In Kentucky and West Virginia, the share of registered Democrats is falling while the share of registered Republicans is rising. As of 2022, Republicans now outnumber Democrats in West Virginia and are nearly equal in Kentucky. This is not surprising given the cultural and political rightward shift in this region, but it may signal that the days of competitive Kentucky statewide races are in the rearview mirror.

In the competitive New England states of Maine and New Hampshire, the share of registered Democrats is rising. In New Hampshire, Republicans lost their registration advantage between 2018 and 2020. Republicans may have a harder time competing in these states as the national party trends Trumpian.

In the competitive south- and mountain West states of Nevada and Colorado, the share of voters registered as Democrats is declining.
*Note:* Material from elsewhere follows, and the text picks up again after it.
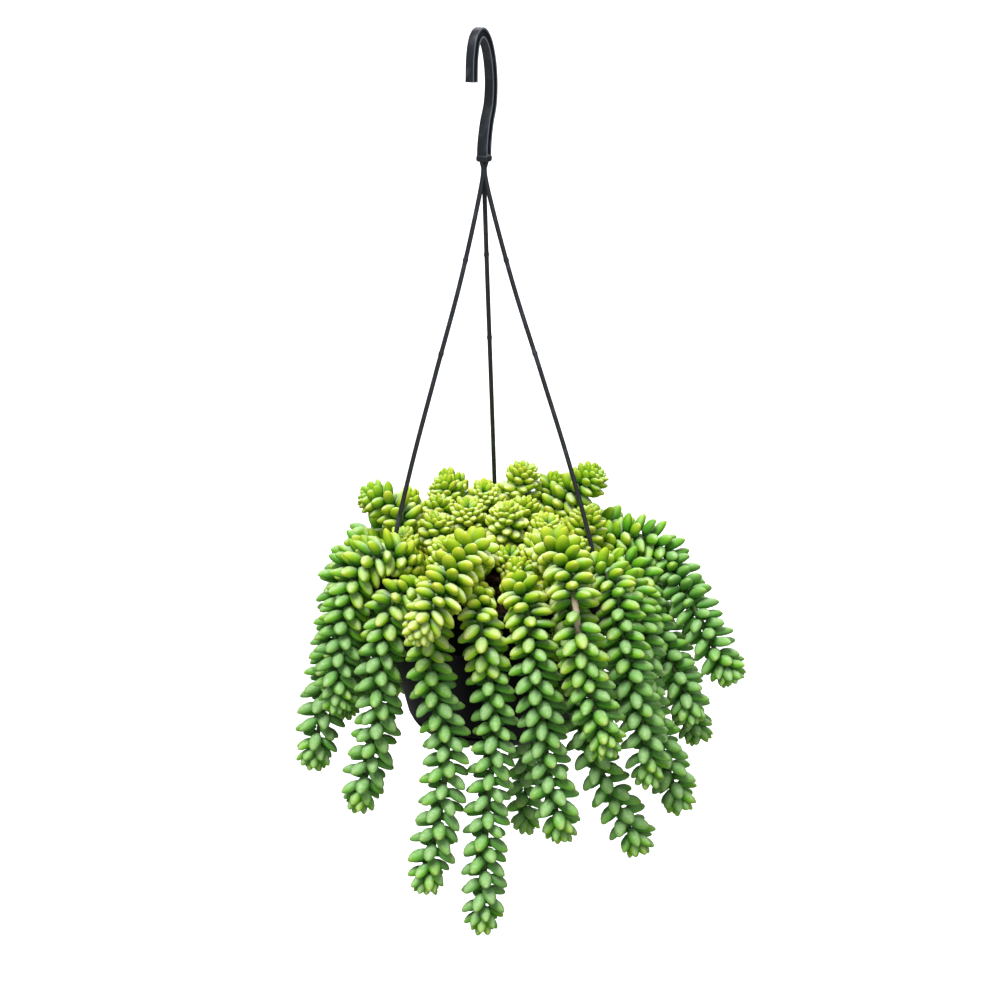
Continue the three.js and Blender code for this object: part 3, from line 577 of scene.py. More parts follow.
def potting_soil():
    """Peat and composted bark: near black to red-brown grains, matt and crumbly."""
    finish = Finish("potting_soil", Specular_IOR_Level=0.25)
    grain = finish.noise(1.4, 8, 0.7)
    tone = finish.attribute("tone")
    brown = finish.ramp(grain + tone * 0.5 - 0.25, [
        (0.3, (0.006, 0.003, 0.002)), (0.5, (0.028, 0.010, 0.005)), (0.68, (0.085, 0.032, 0.016)),
        (0.85, (0.17, 0.085, 0.045)),
    ])
    finish.drive(Base_Color=brown, Roughness=0.85 + grain * 0.15)
    finish.bump(grain + finish.noise(0.5, 4) * 0.4, 0.9)
    return finish.material


earth = potting_soil()
top_radius = np.linspace(0.3, SOIL_RINGS[-1][0] - 0.6, 70)
top_height = np.interp(top_radius, *zip(*SOIL_RINGS))
wall = [
    (COLLAR_FOOT_RADIUS - SOIL_INSET, COLLAR_BOTTOM + WALL),
    (CONE_TOP_RADIUS - SOIL_INSET, COLLAR_BOTTOM - WALL),
    (CONE_BOTTOM_RADIUS - SOIL_INSET - 0.1, CONE_BOTTOM + WALL + GAP),
    (0.3, CONE_BOTTOM + WALL + GAP),
]
wall_radius, wall_height = (np.array(values) for values in zip(*wall))
soil_angle = np.linspace(0, 2 * np.pi, 180, endpoint=False)
soil_radius = np.concatenate([top_radius, wall_radius])[:, None]
soil_x, soil_y = soil_radius * np.cos(soil_angle), soil_radius * np.sin(soil_angle)
rough = np.concatenate([np.ones(len(top_radius)), np.zeros(len(wall))])[:, None]
soil_z = np.concatenate([top_height, wall_height])[:, None] + (crumble(soil_x, soil_y) - SOIL_SINK) * rough
soil_shell = outward(*skin(np.stack([soil_x, soil_y, soil_z], -1)))
soil = make_piece("soil_top", soil_shell, [earth], tone=np.full(len(soil_shell[0]), 0.5))
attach(soil, "root")
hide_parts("soil")

# ---- crumbs on the soil -------------------------------------------------------------------------
# Loose crumbs of bark and peat, one to four millimetres across, lie all over the soil's top. They are the
# same mix as the soil, and stand for no solid of their own.
CRUMB_COUNT = 900
CRUMB_CIRCLE = 66.0
CRUMB_SINK = 0.6
CRUMB_RINGS = 4
CRUMB_SIDES = 6


def crumbs(count, seed=11):
    """Loose crumbs: small balls of rings and sides, each with its own stretch, turn and knobbly radii, spread
    evenly over a circle, and a shade of brown for each."""
    draw = np.random.default_rng(seed)
    radius = CRUMB_CIRCLE * np.sqrt(draw.uniform(0, 1, count))
    angle = draw.uniform(0, 2 * np.pi, count)
    x, y = radius * np.cos(angle), radius * np.sin(angle)
    z = np.interp(radius, *zip(*SOIL_RINGS)) + crumble(x, y) - CRUMB_SINK
    polar = np.linspace(0.35, np.pi - 0.35, CRUMB_RINGS)[:, None]
    azimuth = np.linspace(0, 2 * np.pi, CRUMB_SIDES, endpoint=False)[None]
    plan = [np.sin(polar) * np.cos(azimuth), np.sin(polar) * np.sin(azimuth)]
    ball = np.stack([*plan, np.cos(polar) + 0 * azimuth], -1)
    size = draw.uniform(0.7, 2.0, (count, 1, 1, 1)) * draw.uniform(0.5, 1.2, (count, 1, 1, 3))
    knobs = draw.uniform(0.75, 1.25, (count, CRUMB_RINGS, CRUMB_SIDES, 1))
    turn = np.linalg.qr(draw.normal(size=(count, 3, 3)))[0]
    shapes = np.einsum("nij,nabj->nabi", turn, ball * size * knobs)
    shapes += np.stack([x, y, z], -1)[:, None, None]
    tone = np.repeat(draw.uniform(0, 1, count), CRUMB_RINGS * CRUMB_SIDES + 2)
    return joined([outward(*skin(shape)) for shape in shapes]), tone


crumb_shell, crumb_tone = crumbs(CRUMB_COUNT)
loose = make_piece("soil_crumbs", crumb_shell, [earth], tone=crumb_tone)
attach(loose, "root")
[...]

Put this in the context that the share of registered Republicans is also declining, and the share of unaffiliated voters is on the rise. Democrats are holding their registration advantage in these states, and the future depends on whether this growing share of unaffiliated voters will lean left or right.


So, has there been a notable rightward shift post-2020?

Based solely on party switching, no, I don’t think the data point to a dramatic shift, and I think the AP’s claim that “More than 1 million voters switch to GOP in warning for Dems” is flawed.
Based on the data, the Democratic Party continues to lead total voter registration by a wide margin, but the system — the Senate and the Electoral College — favors Republicans.

Looking within states, the trends vary depending on the local political and cultural context. There is cause for alarm in Pennsylvania, North Carolina, and Florida. But there’s also hope: states like Maine, New Hampshire, Nevada, and Colorado may trend bluer over time if current trends continue.

So, should Democrats be worried about the fall? Of course, but not because of a relatively small number of party switchers.